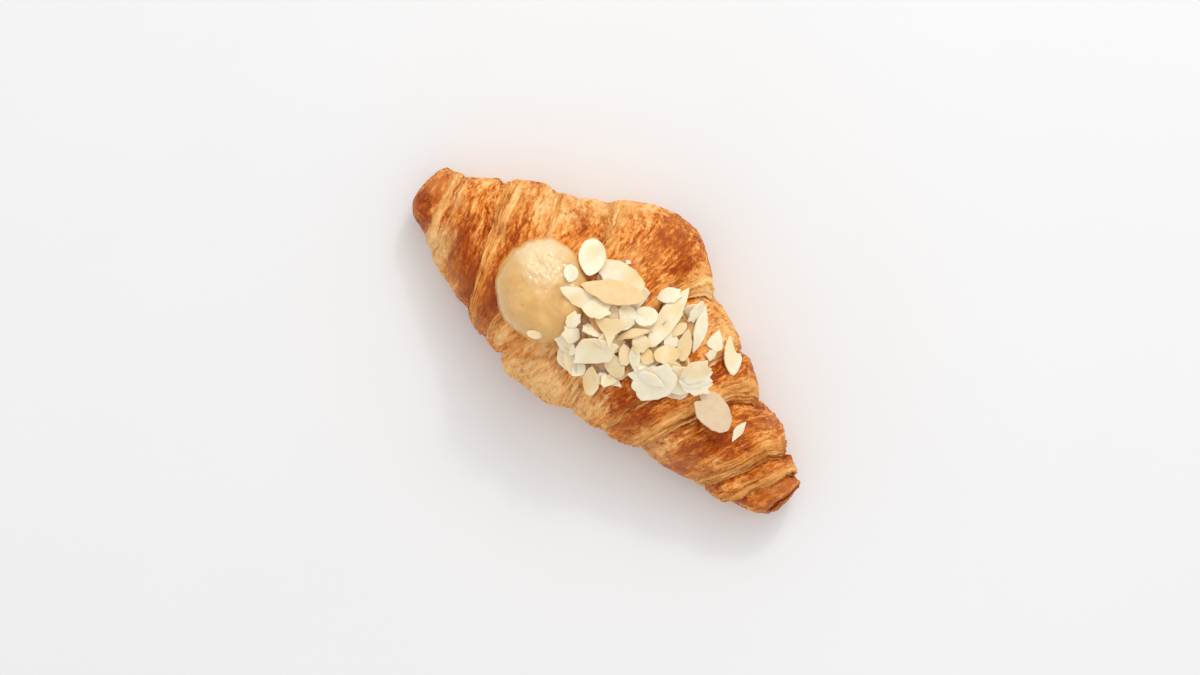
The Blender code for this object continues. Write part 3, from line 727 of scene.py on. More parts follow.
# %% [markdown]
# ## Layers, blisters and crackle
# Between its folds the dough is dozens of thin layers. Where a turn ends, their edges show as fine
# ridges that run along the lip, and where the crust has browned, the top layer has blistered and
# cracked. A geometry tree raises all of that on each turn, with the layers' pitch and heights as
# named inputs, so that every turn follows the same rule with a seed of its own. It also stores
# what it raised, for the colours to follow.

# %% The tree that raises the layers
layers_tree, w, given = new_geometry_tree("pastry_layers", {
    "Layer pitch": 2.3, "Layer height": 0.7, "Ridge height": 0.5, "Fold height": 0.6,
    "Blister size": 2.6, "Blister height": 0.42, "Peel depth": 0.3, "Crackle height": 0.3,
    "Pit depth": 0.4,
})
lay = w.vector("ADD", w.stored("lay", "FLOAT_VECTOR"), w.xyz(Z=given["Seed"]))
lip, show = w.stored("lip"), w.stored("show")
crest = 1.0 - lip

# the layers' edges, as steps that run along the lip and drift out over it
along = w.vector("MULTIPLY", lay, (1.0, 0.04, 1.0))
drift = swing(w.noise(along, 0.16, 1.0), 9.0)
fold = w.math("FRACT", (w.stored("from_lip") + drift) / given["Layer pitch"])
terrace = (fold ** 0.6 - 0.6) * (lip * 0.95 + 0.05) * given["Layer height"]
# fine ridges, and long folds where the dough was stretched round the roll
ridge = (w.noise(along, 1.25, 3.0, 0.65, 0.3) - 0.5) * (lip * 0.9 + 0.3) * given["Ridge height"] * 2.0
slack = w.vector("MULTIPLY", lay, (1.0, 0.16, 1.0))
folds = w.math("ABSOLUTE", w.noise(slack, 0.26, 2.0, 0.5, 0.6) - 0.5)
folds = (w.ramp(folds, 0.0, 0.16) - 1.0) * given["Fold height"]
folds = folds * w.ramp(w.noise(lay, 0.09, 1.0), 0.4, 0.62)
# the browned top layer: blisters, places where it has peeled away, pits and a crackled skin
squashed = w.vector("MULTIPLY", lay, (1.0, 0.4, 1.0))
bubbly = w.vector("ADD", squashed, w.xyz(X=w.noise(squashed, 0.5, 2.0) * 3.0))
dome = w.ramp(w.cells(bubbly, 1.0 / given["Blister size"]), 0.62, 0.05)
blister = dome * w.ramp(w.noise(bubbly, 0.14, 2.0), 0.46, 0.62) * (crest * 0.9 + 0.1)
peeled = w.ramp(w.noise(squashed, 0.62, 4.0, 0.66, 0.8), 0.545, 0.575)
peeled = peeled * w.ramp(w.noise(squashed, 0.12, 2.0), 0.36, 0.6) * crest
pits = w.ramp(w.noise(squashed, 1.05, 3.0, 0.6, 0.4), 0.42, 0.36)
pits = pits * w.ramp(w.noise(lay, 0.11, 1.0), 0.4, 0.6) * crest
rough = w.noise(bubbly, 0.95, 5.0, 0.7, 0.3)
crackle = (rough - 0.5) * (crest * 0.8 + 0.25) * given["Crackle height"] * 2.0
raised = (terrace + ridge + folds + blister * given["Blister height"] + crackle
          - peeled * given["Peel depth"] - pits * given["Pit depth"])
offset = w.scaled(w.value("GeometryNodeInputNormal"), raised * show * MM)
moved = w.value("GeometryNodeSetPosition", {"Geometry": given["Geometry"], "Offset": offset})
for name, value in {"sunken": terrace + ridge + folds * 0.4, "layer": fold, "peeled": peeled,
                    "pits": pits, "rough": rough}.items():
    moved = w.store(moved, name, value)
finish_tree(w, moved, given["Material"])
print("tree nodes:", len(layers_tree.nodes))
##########
WHAT YOU SHOULD DO –
Make an exact copy of the material above.

RESPONSE TO THIS EXERCISE –
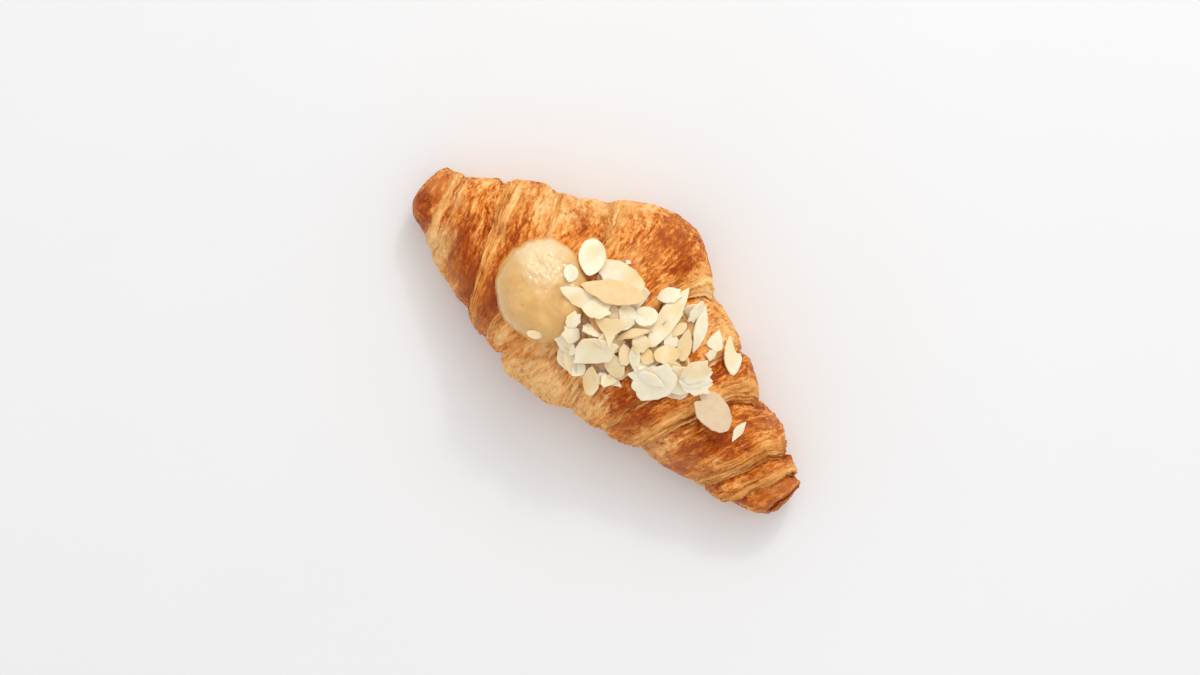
The Blender code for this object continues. Write part 3, from line 727 of scene.py on. More parts follow.
# %% [markdown]
# ## Layers, blisters and crackle
# Between its folds the dough is dozens of thin layers. Where a turn ends, their edges show as fine
# ridges that run along the lip, and where the crust has browned, the top layer has blistered and
# cracked. A geometry tree raises all of that on each turn, with the layers' pitch and heights as
# named inputs, so that every turn follows the same rule with a seed of its own. It also stores
# what it raised, for the colours to follow.

# %% The tree that raises the layers
layers_tree, w, given = new_geometry_tree("pastry_layers", {
    "Layer pitch": 2.3, "Layer height": 0.7, "Ridge height": 0.5, "Fold height": 0.6,
    "Blister size": 2.6, "Blister height": 0.42, "Peel depth": 0.3, "Crackle height": 0.3,
    "Pit depth": 0.4,
})
lay = w.vector("ADD", w.stored("lay", "FLOAT_VECTOR"), w.xyz(Z=given["Seed"]))
lip, show = w.stored("lip"), w.stored("show")
crest = 1.0 - lip

# the layers' edges, as steps that run along the lip and drift out over it
along = w.vector("MULTIPLY", lay, (1.0, 0.04, 1.0))
drift = swing(w.noise(along, 0.16, 1.0), 9.0)
fold = w.math("FRACT", (w.stored("from_lip") + drift) / given["Layer pitch"])
terrace = (fold ** 0.6 - 0.6) * (lip * 0.95 + 0.05) * given["Layer height"]
# fine ridges, and long folds where the dough was stretched round the roll
ridge = (w.noise(along, 1.25, 3.0, 0.65, 0.3) - 0.5) * (lip * 0.9 + 0.3) * given["Ridge height"] * 2.0
slack = w.vector("MULTIPLY", lay, (1.0, 0.16, 1.0))
folds = w.math("ABSOLUTE", w.noise(slack, 0.26, 2.0, 0.5, 0.6) - 0.5)
folds = (w.ramp(folds, 0.0, 0.16) - 1.0) * given["Fold height"]
folds = folds * w.ramp(w.noise(lay, 0.09, 1.0), 0.4, 0.62)
# the browned top layer: blisters, places where it has peeled away, pits and a crackled skin
squashed = w.vector("MULTIPLY", lay, (1.0, 0.4, 1.0))
bubbly = w.vector("ADD", squashed, w.xyz(X=w.noise(squashed, 0.5, 2.0) * 3.0))
dome = w.ramp(w.cells(bubbly, 1.0 / given["Blister size"]), 0.62, 0.05)
blister = dome * w.ramp(w.noise(bubbly, 0.14, 2.0), 0.46, 0.62) * (crest * 0.9 + 0.1)
peeled = w.ramp(w.noise(squashed, 0.62, 4.0, 0.66, 0.8), 0.545, 0.575)
peeled = peeled * w.ramp(w.noise(squashed, 0.12, 2.0), 0.36, 0.6) * crest
pits = w.ramp(w.noise(squashed, 1.05, 3.0, 0.6, 0.4), 0.42, 0.36)
pits = pits * w.ramp(w.noise(lay, 0.11, 1.0), 0.4, 0.6) * crest
rough = w.noise(bubbly, 0.95, 5.0, 0.7, 0.3)
crackle = (rough - 0.5) * (crest * 0.8 + 0.25) * given["Crackle height"] * 2.0
raised = (terrace + ridge + folds + blister * given["Blister height"] + crackle
          - peeled * given["Peel depth"] - pits * given["Pit depth"])
offset = w.scaled(w.value("GeometryNodeInputNormal"), raised * show * MM)
moved = w.value("GeometryNodeSetPosition", {"Geometry": given["Geometry"], "Offset": offset})
for name, value in {"sunken": terrace + ridge + folds * 0.4, "layer": fold, "peeled": peeled,
                    "pits": pits, "rough": rough}.items():
    moved = w.store(moved, name, value)
finish_tree(w, moved, given["Material"])
print("tree nodes:", len(layers_tree.nodes))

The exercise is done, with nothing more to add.